Nonetheless, if there was a year for him to make it into the Hall of Fame, this would be Reed's year.
Richard Dent, DE
Richard Dent put together one of the best postseason performances in league history in 1985 while he was playing for the vaunted 1985 Chicago Bears defense.
In the opening round Dent recorded seven tackles, three-and-a-half sacks, and forced two fumbles. It was during the 1985 season that Dent also led the league with 17 sacks.
Sadly, Dent’s career peaked in 1985.
He would eventually end up bouncing around the league while fighting off injuries. Though he was a key part of the 1985 Bears defense, Dent’s entire body of work leaves him still short of a Hall of Fame career.
Russ Grimm, G
Grimm has been kicked around on this list for some time now.
Not many know about the one-time dominating guard, but being a blog based in Washington D.C., I’ve had the pleasure of learning all about Grimm and his time spent on the O-line as a member of the Hogs.
They were an intimidating group that paced the Washington Redskins throughout the 1980’s and Grimm deserves a trip to Canton.
Bob Kuechenberg, G
Kuechenberg was a mainstay on the Miami Dolphins offensive line during their hay days of the 1970’s. He played on a line with three other Hall of Fame linemen.
Though he had a solid playing career, it can be difficult to gage just how good an offensive lineman really is. However, if I am voting Grimm in, then Kuechenberg has the credentials to make the Hall of Fame as well.
Randall McDaniel, G
I have to be honest, I am not really sure how he made this final cut list. McDaniel was a good NFL player, but I’m just not sure that he put together a Hall of Fame career.

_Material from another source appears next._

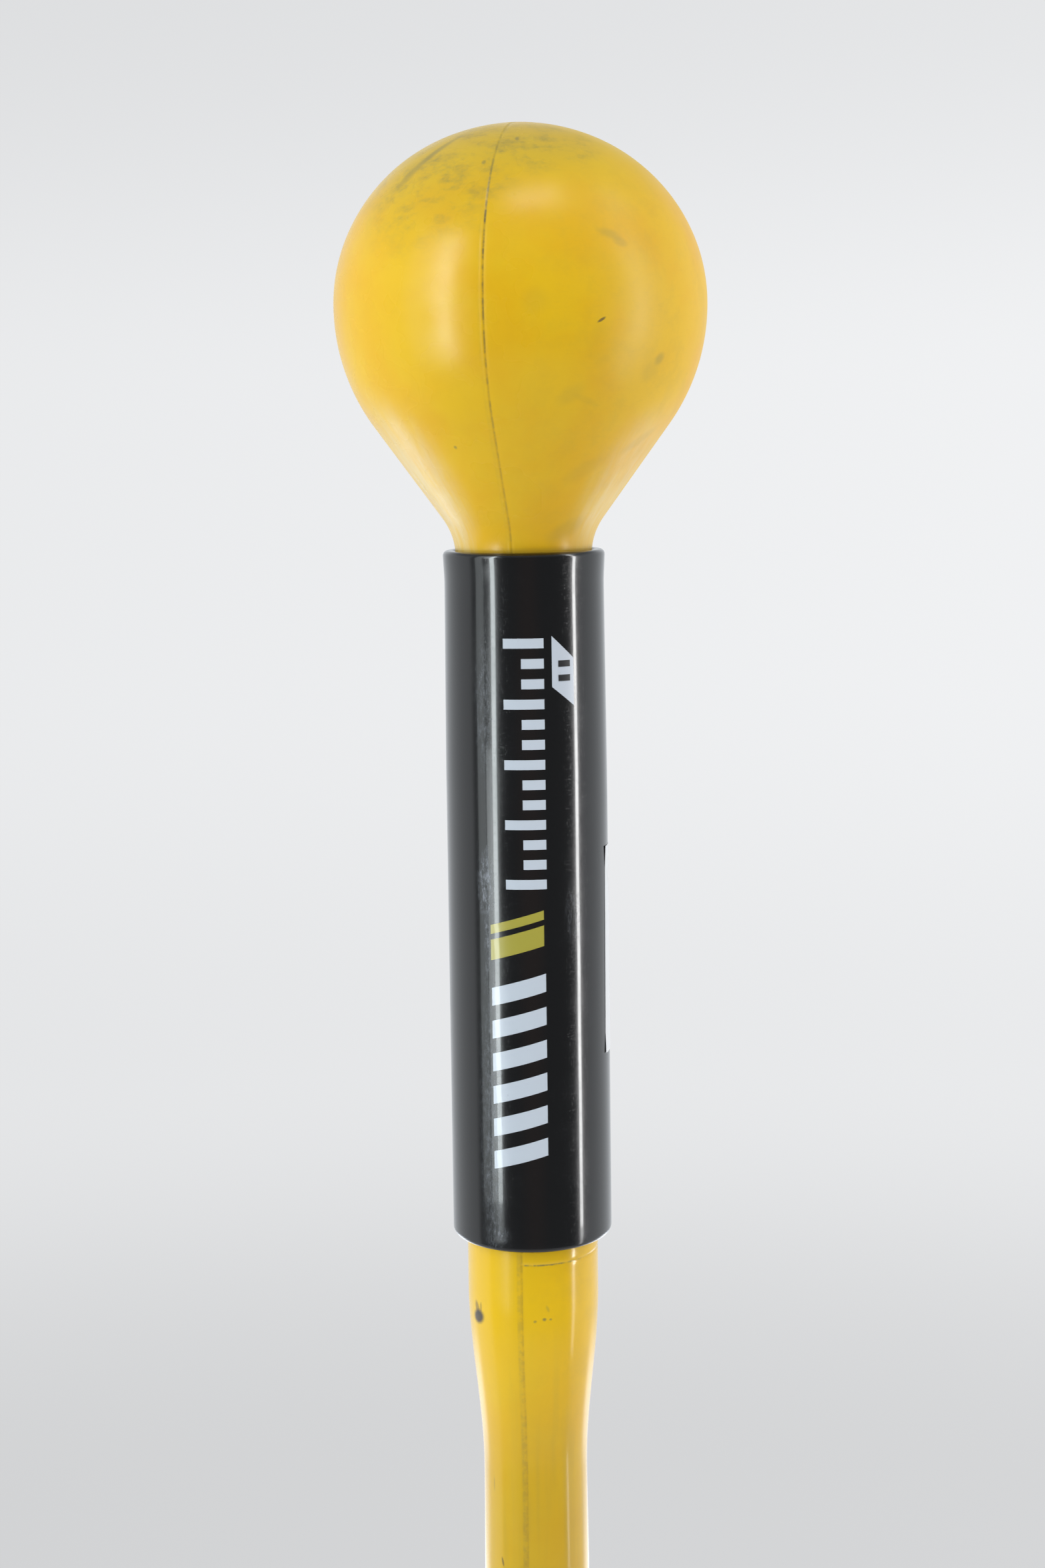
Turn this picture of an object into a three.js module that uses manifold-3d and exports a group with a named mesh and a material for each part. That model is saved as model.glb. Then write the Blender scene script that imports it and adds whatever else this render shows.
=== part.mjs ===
// A flexible golf swing trainer: a weighted ball head on a vinyl-covered fibreglass rod, with a rigid black
// sleeve round its neck and a rubber golf grip at its butt. Millimetres, +Z up: the origin is the centre of
// the grip's end face, the head is at the top, and the printed side of the sleeve faces -Y.
// The rod and its vinyl cover are each one piece on a real stick, which bends along its whole free length.
// Here a single sprung hinge stands in for that bend, so both are cut there, and the cut ends are relieved
// to shallow cones that clear each other at the hinge's limits.
import * as THREE from "three";
import { mergeVertices } from "three/addons/utils/BufferGeometryUtils.js";
import Module from "manifold-3d";

const wasm = await Module();
wasm.setup();

// ---- Driving dimensions ----
const TOTAL_LENGTH = 1219.2; // a 48 inch stick
const CLEARANCE = 0.3; // between pieces that touch on the real object

const HEAD_RADIUS = 38;
const CROWN_HEIGHT = 36; // equator to crown: the top half is a little flat
const LOWER_HALF_HEIGHT = 39.8; // the ellipse under the equator is a little long
const CONE_SLOPE = 0.726; // loss of radius per millimetre under the ball
const THROAT_FILLET = 13; // between the cone and the neck

// Drops are measured down from the head's equator.
const NECK_RADIUS = 14.1;
const SLEEVE_TOP_DROP = 49.3;
const SLEEVE_LENGTH = 145.7;
const SLEEVE_BORE_RADIUS = 14.5;
const SLEEVE_TOP_RADIUS = 16.5;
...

While this is a down year for inductees into the Hall of Fame, Randall McDaniel will have to wait another year before he hears his name called.
Cortez Kennedy, DT
Kennedy put together a solid ten-year career out on the West Coast. During his ten seasons, Kennedy was a one-time Defensive Player of the Year, and a four-time Pro Bowler. All of those accolades mean Kennedy put together a solid career, but not a Hall of Fame career.
Dermontti Dawson, C
Dawson was one of the ironmen of the NFL. He played in 171 consecutive games before hamstring injuries eventually sidelined him. That’s an impressive feat for offensive linemen.
In addition, Dawson also earned his way to seven consecutive Pro Bowls. However, he is not a Hall of Fame player, not with this year’s class.
Derrick Thomas, LB
Thomas had an amazing career that was cut far too short. He still holds the record for the most sacks in a single game.
Claude Humphrey, DE
Humphrey made this list because of an extension from the senior committee. Humphrey put together an impressive career during his time, but the senior selections are always difficult for me.
Personally, I believe Humphrey’s did enough to earn his way into the Hall of Fame, but it’s difficult to tell if he will be voted in this year.
Bob Hayes, WR
Bullet Bob Hayes was once considered the world’s fastest man. While playing for the Dallas Cowboys, Hayes was a standout receiver.
He is also one of the few players who were able to make the transition from track to football.
Bob Hayes is a Hall of Famer.
This one is a no-brainer to me. As a matter of fact, I’m not sure why he didn’t make the cut during last year’s voting. Tagliabue is responsible for making the NFL the product that we all love today. Without him, none of this happens.
Wilson was the founder of the Buffalo Bills, and he was extremely influential in growing the NFL to what it is today. While I do believe the Wilson is a Hall of Fame-caliber owner and front office man, I do not think he goes in this year, especially if Tagliabue goes. This should be his special time to go into the Hall of Fame.